В 29-м году на подворье к моим деду и бабке пришли местные агитаторы-активисты “добровольно” записывать в колхоз. К тому времени деду уже нарезали его три га земли, и он — при наличии лошади и семилетней уже старшей дочери и жены — оставался в уверенности, что землю свою обработает и кое-что на ней вырастит. А коль стал он единоличником и в колхоз не пошел, очень скоро неутомимые активисты вновь его посетили “для обложения налогом на избу, на лошадь, на землю и будущий урожай”. Они и увели со двора лошадь Мальку, из крохотного амбара повыскребли остатки зерна, разорили мельницу, на гумне подожгли сено, повытоптали огород, оставив многодетную семью крестьянина без всяких средств к существованию.
Дед мой, Андрей Трифонович, был человек отчаянный, поэтому, взявшись за топор, стал призывать к топорам и других мужиков своей и соседней деревни Огрызово. Соловков избежал потому только, что, во-первых, деревня их, Чуниково, от уездного центра Бабаево удалена была на сто верст, а во-вторых, мужики сильно к вечеру того дня напились — видимо, с горя, — и восстание не состоялось.
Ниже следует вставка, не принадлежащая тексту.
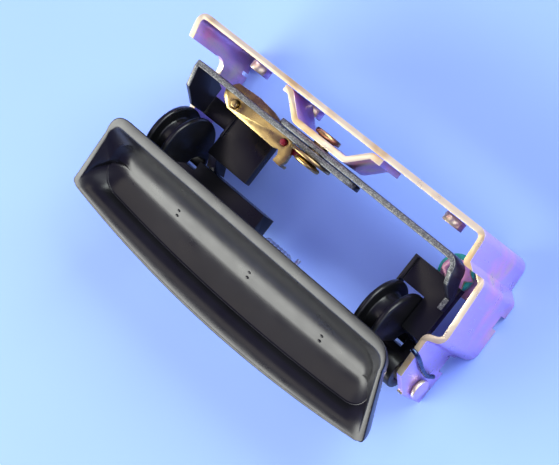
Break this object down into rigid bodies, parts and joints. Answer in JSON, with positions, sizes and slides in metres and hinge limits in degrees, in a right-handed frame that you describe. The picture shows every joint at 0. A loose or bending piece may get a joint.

Наши историки преступно мало знают и говорят о 20-х годах. “А на самом деле, — пишет в своих “Воспоминаниях” Н. Я. Мандельштам,— двадцатые годы — это период, когда были сделаны все заготовки для нашего будущего: казуистическая диалектика, развенчивание ценностей, воля к единомыслию и подчинению. Самые сильные из развенчивателей сложили головы, но до этого они успели взрыхлить почву для будущего” (Кн. 1-я, стр. 176). И это будущее уже вырисовывалось за порогом “года великого перелома” (1929). Вот что читаем мы сегодня у английского историка Роберта Конквеста в его “Большом терроре”: “Уже в 1930 количество коллективизированных крестьянских дворов увеличилось с 4 до 14 миллионов. Более половины всех крестьян было коллективизировано за 5 месяцев. Против коллективизации бросились в борьбу, вооруженные чем попало. Вооружались обрезом, колуном, кинжалом, финкой. Крестьяне предпочитали скорее резать скот, чем отдавать его в руки государства. Калинин, Орджоникидзе и другие члены политбюро выезжали в провинцию и, по-видимому, привозили правдивые отчеты о катастрофическом положении деревни. Однако Сталин к этим голосам не прислушивался, упорно проводя в жизнь так называемую новую политику”. И там же: “Четверть века спустя Хрущев сообщил миру, что Сталин не бывал в деревне с 1928 года. Для него вся коллективизация была чем-то вроде кабинетной операции” (т. 1, с. 36, 58).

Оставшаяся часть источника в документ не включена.